On if he can live with Winston throwing an interception: "One. You’re not going to want him throwing three. You got to protect the football. I think Clyde Christensen and Byron Leftwich will do a great job with him fundamentally, and mentally. I think he’s going to get extremely well coached, I don’t ever want him throwing that football with worrying about it getting intercepted.”

And ...

(On if there is any pressure on Winston to prove himself to a new coach in the last year of his contract):

“No pressure, no pressure whatsoever. I want him to relax and play the game. Talent is no issue. It’s just becoming a little bit smarter. With Clyde Christensen as his quarterback coach and Byron Leftwich – he’s going to be coached as well as he’s ever been and more prepared than he’s ever been fundamentally and mentally. It’s his team and I’ll tell our players in the first meeting, this isn’t my team, it’s your team. We’ll be as good as you want to be.”

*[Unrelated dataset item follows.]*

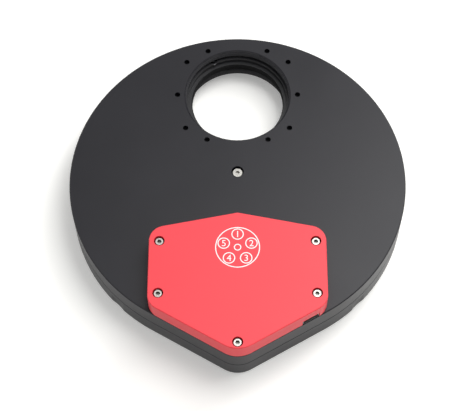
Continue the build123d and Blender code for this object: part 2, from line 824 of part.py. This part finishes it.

Arians is the sixth head coach the Bucs have had since 2008. Asked if he thought Arians might keep the job for a while, Licht grinned and said "absolutely. Bruce lives by 'no risk it, no biscuit.' You've got to take some chances. I think we’re going to get a biscuit."

Those who are pleased by this hire are especially happy because of the coaching staff Arians is putting together: assistant head coach Harold Goodwin, defensive coordinator Todd Bowles, passing game coordinator Byron Leftwich, quarterback coach Clyde Christensen, offensive line coach Sean Kugler, and defensive backs coach Kevin Ross.

Look, fans hope. Of course they do. They hunger. They ache for something better, something smarter, something sterner.


If it translates to better, that's fine, too.